ZheC commented 7 years ago

Another option is to modify the text.prototxt and reduce the stage number from 6 to 3.

carstenschwede commented 7 years ago

Thanks, I will try both. Any idea of what kind of speedup I could expect?

Warden7 commented 7 years ago

Hi I have a question about the fps is that: I run the rtpose demo on the AWS p2.large instance(with one K80 GPU 24G), however it takes 1.1s to deal a frame. I don't know whether it is because that the k80 gpu has a compute capability of 3.7 lower than that of 6.1 of GTX1080?

gineshidalgo99 commented 7 years ago

These is a preliminary benchmark we have made with the new version we are working on (it will be released in around 1 month). The current version you are using should be around 25-30% slower. Let me know if you are using the same flags. If so, are you using cuDNN 5.1? Older versions of cuDNN might also slow down the program. Thanks!

Current benchmark: https://docs.google.com/spreadsheets/d/1-DynFGvoScvfWDA1P4jDInCkbD4lg0IKOYbXgEq0sK0/edit#gid=0

wangzhangup commented 7 years ago

@Warden7 their compute capabilities K80: 8.73TFLOPS 1080: 9TFLOPS

low fps maybe other reasons

Warden7 commented 7 years ago

Thanks for your warmly analysis. The version of cuDNN is 5.0 and Cuda is 7.5. The key word of GPU information "volatile gpu util" always shows 99%, even though nothing is done on the GPU.Maybe something debug need to be done further.

wangzhangup commented 7 years ago

@Warden7 kill the processes on the GPU

gineshidalgo99 commented 7 years ago

Another way to speed it up is by using the new version (~25% faster): https://github.com/CMU-Perceptual-Computing-Lab/openpose

wangzhangup commented 7 years ago

Reduce the number of feature maps. I modify the stage 3-6 conv layer's output number from 128 to 64. And the result is as good as original version, speed up 25%!

carstenschwede commented 7 years ago

@wangzhangup Thanks, can you try your modification also on the newer version at https://github.com/CMU-Perceptual-Computing-Lab/openpose? Would be interesting to see what overall speedup you are able to get.

carstenschwede commented 7 years ago

@gineshidalgo99 Thanks for the update!

gineshidalgo99 commented 7 years ago

@wangzhangup Thank you so much for your idea! Please, could you email me: gines@cmu.edu to discuss how you did it in more details?

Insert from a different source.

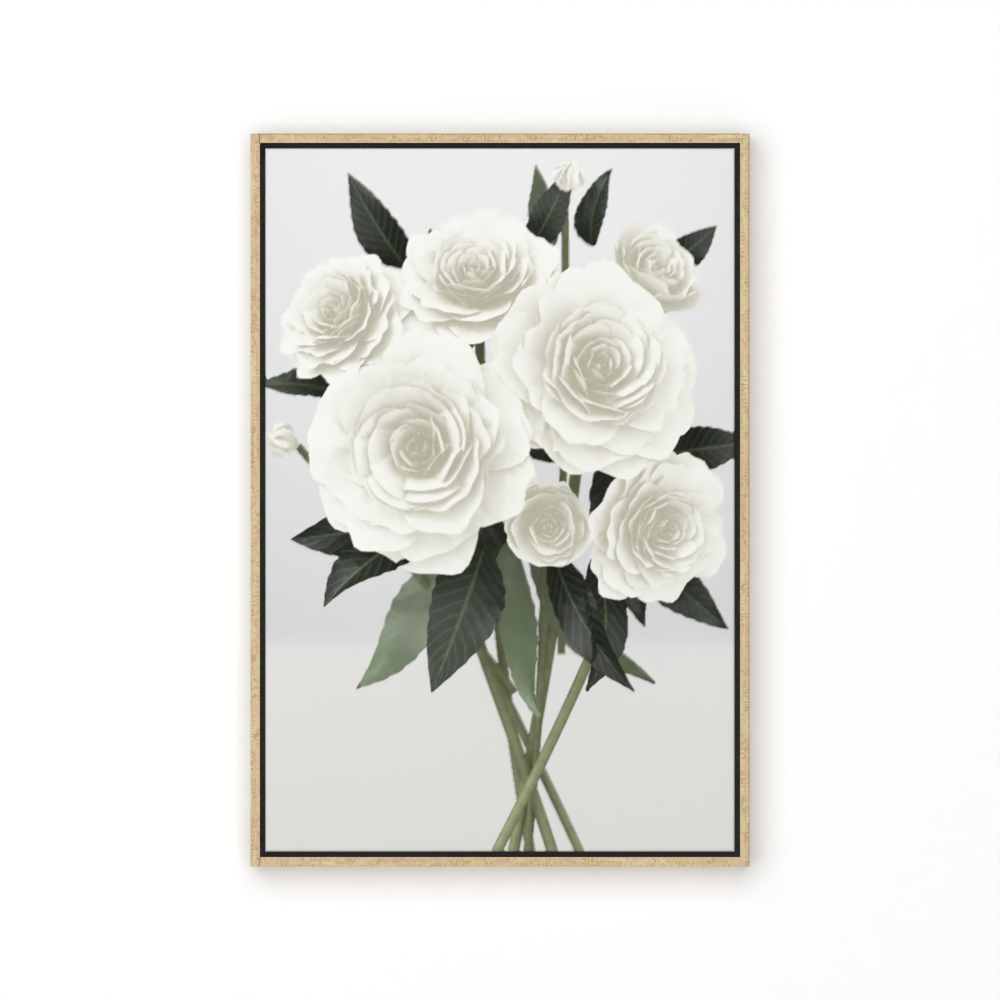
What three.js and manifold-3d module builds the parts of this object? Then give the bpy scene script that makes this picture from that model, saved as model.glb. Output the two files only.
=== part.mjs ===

We are interested in adding it to our system if that is OK for you!

wangzhangup commented 7 years ago

@gineshidalgo99 OK!

wangzhangup commented 7 years ago

@gineshidalgo99 @carstenschwede this is the speedup model https://drive.google.com/open?id=0B-SxboVJxF-WNmtpWGc5emZrRDg

gineshidalgo99 commented 7 years ago

@wangzhangup The speed-up is impressive, and the accuracy does decrease a bit, but it is a fine for the huge speedup. Do you mind if I add it to the new OpenPose? (I went from 14 to 20 fps on my desktop and from 30 to 22 mAP). Or you can make a pull request with your new prototxt, and I will fix the other details (so you would appear as contributor of OpenPose). Thanks!

https://github.com/CMU-Perceptual-Computing-Lab/openpose

carstenschwede commented 7 years ago

@wangzhangup thanks for the model, impressive speedup!

@gineshidalgo99 is a similar speedup expected for the upcoming "extended" models at OpenPose (e.g. finger tracking)?

gineshidalgo99 commented 7 years ago

@carstenschwede The speed up applies to the body pose, but finger tracking is made on top of it (you need to know the body location to detect the hand), so it will take advantage of it too if this model is used (I did not measure the accuracy impact yet though, I guess I will add both models: 1 for better accuracy and 1 for speed).

carstenschwede commented 7 years ago

I guess I will add both models: 1 for better accuracy and 1 for speed

Sounds perfect. Can't wait to try out the finger detection.

wangzhangup commented 7 years ago

@gineshidalgo99 Could you share your measure code?

gineshidalgo99 commented 7 years ago

It is still quite messy, it uses Matlab and C++, and it is not completely finished. I prefer to wait until I actually finish it properly... sorry!

aakendi commented 5 years ago

@carstenschwede The speed up applies to the body pose, but finger tracking is made on top of it (you need to know the body location to detect the hand), so it will take advantage of it too if this model is used (I did not measure the accuracy impact yet though, I guess I will add both models: 1 for better accuracy and 1 for speed).

I just try finger tracking, with option 640x480, also use tracking 5 but fps just around 10fps. May you give an advice?